In this instance, the sender is responsible for providing the courier with data elements including the value, country of origin and a detailed description of the goods.  This program is not available for goods that require an OGD permit or license, or that are prohibited, regulated or controlled.

Single Window Initiative –MORE and Different Data Requirements

In 2019, CBSA mandated that all CBSA-required paperwork and documentation be submitted via the Single Window Initiative (SWI).  The SWI is CBSA’s new integrated processing system for the electronic capture of all information and documentation required by customs and by other government departments (OGDs) and participating government agencies (PGAs).

With the SWI in place, information is entered once, and then seamlessly transmitted to all relevant government departments and agencies.  SWI replaces prior procedures in which agencies maintained their own systems, which were not linked. As a result, information often had to be submitted multiple times, including via fax and hard copy.

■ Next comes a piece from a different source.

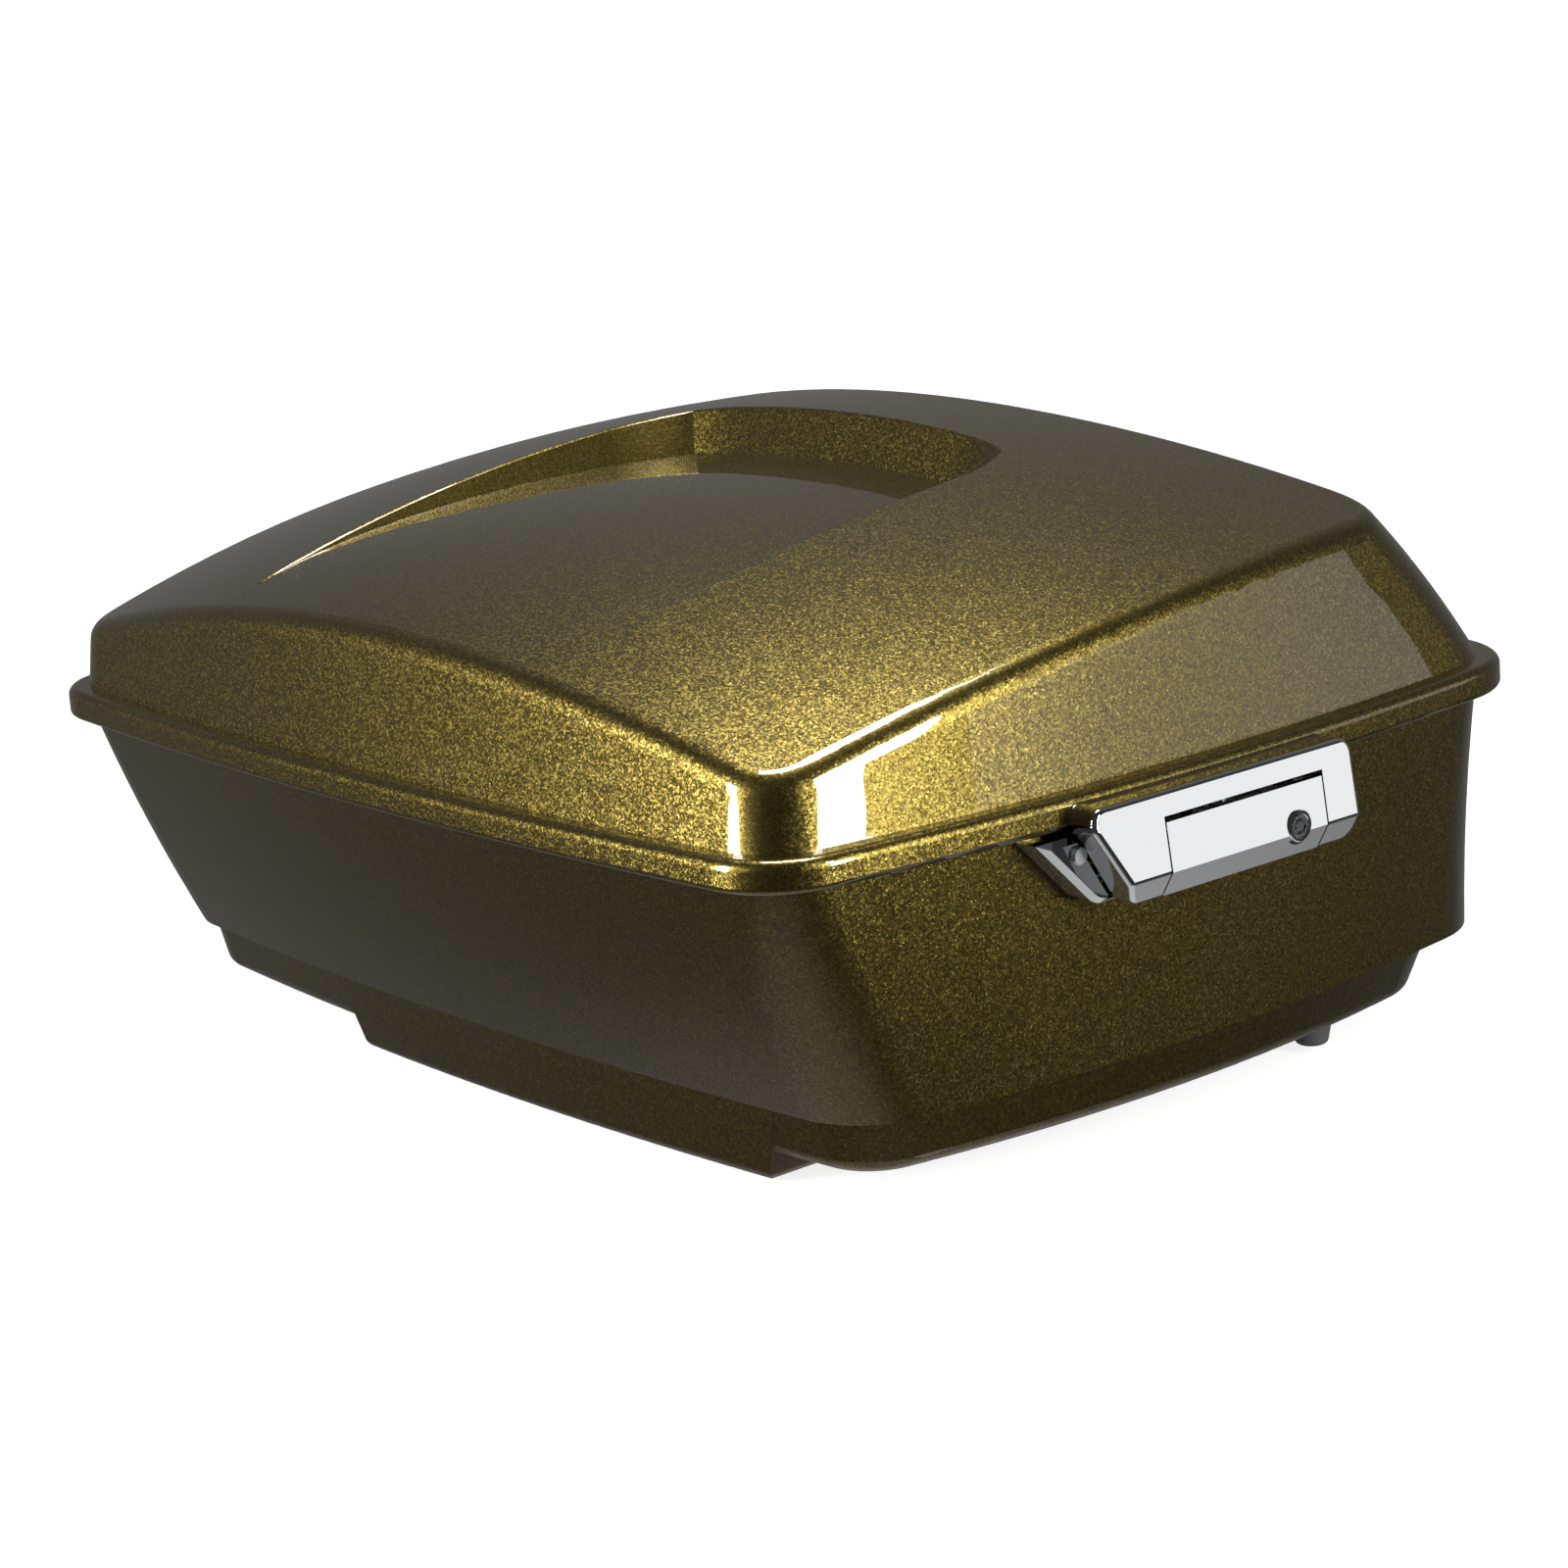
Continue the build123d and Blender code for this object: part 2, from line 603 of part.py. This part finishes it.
def striker_base(tub):
    """Bright cup on the tub wall that the hooks drop into."""
    top, foot = level(striker_top_z), level(bezel_foot_z)
    corners = [(y, top) for y in striker_top_y] + [(y, foot) for y in reversed(striker_foot_y)]
    outline = make_face(Polyline(*corners, close=True))
    outline = fillet(outline.vertices().sort_by(Axis.Y)[:2], 14)
    cup = extrude(Plane.YZ * outline, striker_front_x)
    front = cup.faces().sort_by(Axis.X)[-1]
    cup = chamfer(front.edges(), 3.0) - brick((-1, rim_half_x - 30), (-200, 200), (0, 300))
    pocket_z = (level(bezel_foot_z + striker_floor), level(0))
    pocket = brick((rim_half_x - 10, striker_front_x + 1), pocket_y, pocket_z)
    cup = cup - pocket - tub
    x, z = striker_bar_centre
    cup -= rod_y(pocket_y[0] - 4, pocket_y[1] + 4, x, level(z), striker_bar_r)
    return cup - [striker_screw_shank(y) for y in striker_screw_ys]


def striker_bar():
    x, z = striker_bar_centre
    return rod_y(pocket_y[0] - 4, pocket_y[1] + 4, x, level(z), striker_bar_r)


# ---- base
def bolt_places():
    return [(sx * bolt_spacing_x / 2, sy * bolt_spacing_y / 2) for sx in (-1, 1) for sy in (-1, 1)]


def upright_holes(r):
    return [Pos(x, y, 5) * Cylinder(r, 40) for x, y in bolt_places()]


def rack_plate():
    x = bolt_spacing_x / 2 + rack_plate_margin
    y = bolt_spacing_y / 2 + rack_plate_margin
    plate = extrude(RectangleRounded(2 * x, 2 * y, 10), rack_plate_thickness)
    return Pos(0, 0, wall) * plate - upright_holes(bolt_hole_r)


def floor_mat():
    """Ribbed rubber mat on the floor of the keel, with wells over the bolts and the plate."""
    x0, x1 = keel_left_x + mat_margin, keel_right_x - mat_margin
    y0 = -rim_half_y + tub_foot_inset_rear + base_inset + base_draft + wall + 16
    y1 = rim_half_y - tub_foot_inset_front - base_front_inset - base_inset - base_draft - wall - 28
    mat = extrude(RectangleRounded(x1 - x0, y1 - y0, 16), mat_thickness)
    pitch = 24.0
    count = int((x1 - x0 - 40) / pitch)
    for i in range(count):
        rib_x = -(count - 1) * pitch / 2 + i * pitch
        mat += Pos(rib_x, 0, mat_thickness) * extrude(RectangleRounded(5, y1 - y0 - 40, 2.4), 1.2)
    mat = Pos((x0 + x1) / 2, (y0 + y1) / 2, wall) * mat
    x = bolt_spacing_x / 2 + rack_plate_margin + mat_gap
    y = bolt_spacing_y / 2 + rack_plate_margin + mat_gap
    mat -= brick((-x, x), (-y, y), (0, wall + rack_plate_thickness))
    return mat - upright_holes(mat_hole_r)


def bumper(x):
    pad = Cone(bumper_r - 2.5, bumper_r, bumper_drop, align=(Align.CENTER, Align.CENTER, Align.MAX))
    pad = fillet(pad.faces().sort_by(Axis.Z)[0].edges(), 3.0)
    return Pos(x, bumper_y, outer_base_z) * pad


def grommet_hole():
    return Pos(0, rim_half_y, grommet_z) * Rot(90, 0, 0) * Cylinder(grommet_r, 60)


def wire_grommet(tub):
    y_face = rim_half_y - tub_inset
    ring = Cylinder(grommet_r + 3, wall + 2 * grommet_lip)
    ring = Pos(0, y_face - wall / 2, grommet_z) * Rot(90, 0, 0) * ring
    ring -= Pos(0, y_face, grommet_z) * Rot(90, 0, 0) * Cylinder(grommet_bore_r, 60)
    return ring - tub


def rim_seal():
    z0 = level(flange_rise + flange_thickness + seal_gap)
    z1 = level(band_height - band_wall)
    outer = tub_inset - flange_reach + 0.8
    return plan_prism(outer, z0, z1) - plan_prism(outer + 4.8, z0 - 1, z1 + 1)


def fasteners():
    """Screws, rivets and nuts, each kind as one group of solids."""
    inside = tub_body(wall, level(1))
    wall_x = rim_half_x - tub_inset
    hinge_ys_all = hinge_screw_places()
    heads = screw_heads(hinge_ys_all, tub_leaf_x, level(tub_screw_z), -1)
    hinge_screws = [head + rod_x(tub_leaf_x, -wall_x + 13, y, level(tub_screw_z), screw_r)
                    for head, y in zip(heads, hinge_ys_all)]
    nut_x = -wall_x + wall
    nuts = [rod_x(nut_x - 3, nut_x + 9, y, level(tub_screw_z), screw_r + 2.5)
            - rod_x(nut_x - 20, nut_x + 20, y, level(tub_screw_z), screw_r) & inside for y in hinge_ys_all]
    pad_x = hinge_axis[0] + hinge_knuckle_r
    heads = screw_heads(hinge_ys_all, pad_x, level(rivet_z), -1)
    skin = plan_prism(0.0, parting_z, level(band_height))
    skin -= plan_prism(band_wall, parting_z, level(band_height))
    gap = brick((pad_x, -rim_half_x + 30), (-200, 200), (level(0), level(band_height)))
    gap = gap - plan_prism(0.0, parting_z - 1, level(band_height + 1)) + skin
    rivets = [head + (rod_x(pad_x, -rim_half_x + 13, y, level(rivet_z), screw_r) & gap)
              for head, y in zip(heads, hinge_ys_all)]
    inner = plan_prism(band_wall, parting_z, level(band_height))
    latch_screws = [rod_x(rim_half_x - 15, bezel_hang_x + 5, y, level(latch_screw_z), latch_screw_r) - inner
                    for y in latch_screw_ys]
    back_x = rim_half_x - 10
    striker_screws = []
    for y in striker_screw_ys:
        in_pocket = pocket_y[0] < y < pocket_y[1]
        head_x = back_x if in_pocket else striker_front_x
        head = screw_heads([y], head_x, level(striker_screw_z), 1)[0]
        striker_screws.append(head + rod_x(wall_x - 16, head_x, y, level(striker_screw_z), screw_r))
    striker_nuts = [rod_x(wall_x - 14, wall_x, y, level(striker_screw_z), screw_r + 2.5)
                    - rod_x(wall_x - 20, wall_x + 5, y, level(striker_screw_z), screw_r) & inside
                    for y in striker_screw_ys]
    return {"hinge_tub_screws": hinge_screws, "hinge_tub_nuts": nuts, "hinge_lid_rivets": rivets,
            "latch_screws": latch_screws, "striker_screws": striker_screws, "striker_nuts": striker_nuts}


def build():
    tub = tub_shell()
    tub_solid = tub_body(0.0, level(1))
    nodes = {
        "tub_shell": tub,
        "lid_shell": lid_shell(),
        "rim_seal": rim_seal(),
        "floor_mat": floor_mat(),
        "rack_plate": rack_plate(),
        "base_bumpers": [bumper(-bumper_x), bumper(bumper_x)],
        "wire_grommet": wire_grommet(tub),
        "latch_bezel": latch_bezel(),
        "latch_paddle": latch_paddle(),
        "paddle_pin": paddle_pin(),
        "lock_ring": lock_ring(),
        "lock_core": lock_core(),
        "lock_cam": lock_cam(),
        "latch_plate": latch_plate(),
        "hook_shaft": hook_shaft(),
        "hook_spring": hook_spring(),
        "trip_link": trip_link(),
        "upper_link_pin": link_pin(paddle_pivot),
        "lower_link_pin": link_pin(hook_pivot),
        "striker_base": striker_base(tub_solid),
        "striker_bar": striker_bar(),
    }
    for name, y in zip(("rear", "front"), hook_ys):
        nodes[f"latch_hook_{name}"] = latch_hook(y)
    for name, y in zip(("rear", "front"), hinge_ys):
        nodes[f"hinge_tub_leaf_{name}"] = hinge_tub_leaf(y, tub_solid)
        nodes[f"hinge_lid_leaf_{name}"] = hinge_lid_leaf(y)
        nodes[f"hinge_pin_{name}"] = hinge_pin(y)
    nodes.update(fasteners())
    return nodes


def solids_of(part):
    """Every solid of a part or of a list of parts."""
    pieces = part if isinstance(part, list) else [part]
    return [solid for piece in pieces for solid in piece.solids()]


os.makedirs("parts", exist_ok=True)
for node, part in build().items():
    solids = solids_of(part)
    shape = solids[0] if len(solids) == 1 else Compound(children=solids)
    export_step(shape, f"parts/{node}.step")
    print(node, len(solids), round(sum(s.volume for s in solids)))
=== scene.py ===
import math

import bmesh
import bpy
from mathutils import Matrix, Vector


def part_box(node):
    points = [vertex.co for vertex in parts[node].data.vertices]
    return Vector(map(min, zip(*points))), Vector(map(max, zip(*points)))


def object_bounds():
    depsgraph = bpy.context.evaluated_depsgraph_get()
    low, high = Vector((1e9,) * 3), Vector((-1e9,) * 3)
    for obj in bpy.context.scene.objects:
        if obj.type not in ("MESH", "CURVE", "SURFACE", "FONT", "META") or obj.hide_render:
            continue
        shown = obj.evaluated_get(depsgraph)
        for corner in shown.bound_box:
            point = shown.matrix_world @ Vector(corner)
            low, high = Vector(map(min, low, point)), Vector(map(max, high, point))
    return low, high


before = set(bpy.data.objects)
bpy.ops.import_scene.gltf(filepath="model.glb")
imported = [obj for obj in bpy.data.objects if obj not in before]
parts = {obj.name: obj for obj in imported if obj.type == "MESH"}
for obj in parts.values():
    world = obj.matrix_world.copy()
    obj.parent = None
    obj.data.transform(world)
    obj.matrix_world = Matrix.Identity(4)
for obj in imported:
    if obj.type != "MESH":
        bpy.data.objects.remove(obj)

# %% [markdown]
# # A motorcycle top case
#
# A top case is a moulded plastic trunk that bolts to the rack behind the pillion seat. This one has a
# deep tub, a domed lid with a shallow recess, two hinges on the left and a keyed chrome latch on the
# right. The shapes come in ready made: every part is already in place, in metres. What this lesson adds
# is the look of each finish and the studio round it.
#
# The box of the whole case is measured first, because the camera, the floor and the lights are all
# placed from it.

# %% The case as it comes in
cad_low, cad_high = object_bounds()
centre = (cad_low + cad_high) / 2
print("case", [round(v, 4) for v in (cad_high - cad_low)], "m,", len(parts), "parts")

# %% [markdown]
# ## The camera
#
# A long lens well back from the case keeps its edges nearly parallel, as catalogue pictures do. The
# camera is placed by azimuth and elevation round a point a little below the middle, and it is rolled a
# few degrees, so the case sits slightly turned in the frame.

# %% Camera
def direction(azimuth, elevation):
    """Unit vector from the case; azimuth 0 is straight behind it, and 90 is its latch side."""
    a, e = math.radians(azimuth), math.radians(elevation)
    return Vector((math.sin(a) * math.cos(e), -math.cos(a) * math.cos(e), math.sin(e)))


aim = centre + Vector((0.0039, 0.0054, -0.0337))
camera_azimuth = 51.4
camera_elevation = 14.4
camera_distance = 2.272
camera_roll = -4.1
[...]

Accompanying the new filing system are new requirements for documentation and data elements.  Key changes include:

  • Businesses will need to provide more shipment information than is currently required.  
  • Importers must provide greater detail about shipment contents.  For example, it is no longer acceptable to list “auto parts,” or “textiles,” or “appliances” on a bill of lading.  Instead, an importer must list specifics such as “wiper blades,” “children’s hats,” or “refrigerators.”
  • Quantity indicators are also changing.  Essentially, bills of lading can no longer use terms including “skid” or “pallet.”  Instead, a term must be selected from an approved list of descriptive terms.  

The Single Window Initiative will have a transformative effect on simplifying and streamlining the customs compliance process and minimizing the risk of delays.  But, the trade community will need to familiarize themselves with new data requirements, and make the necessary adjustments.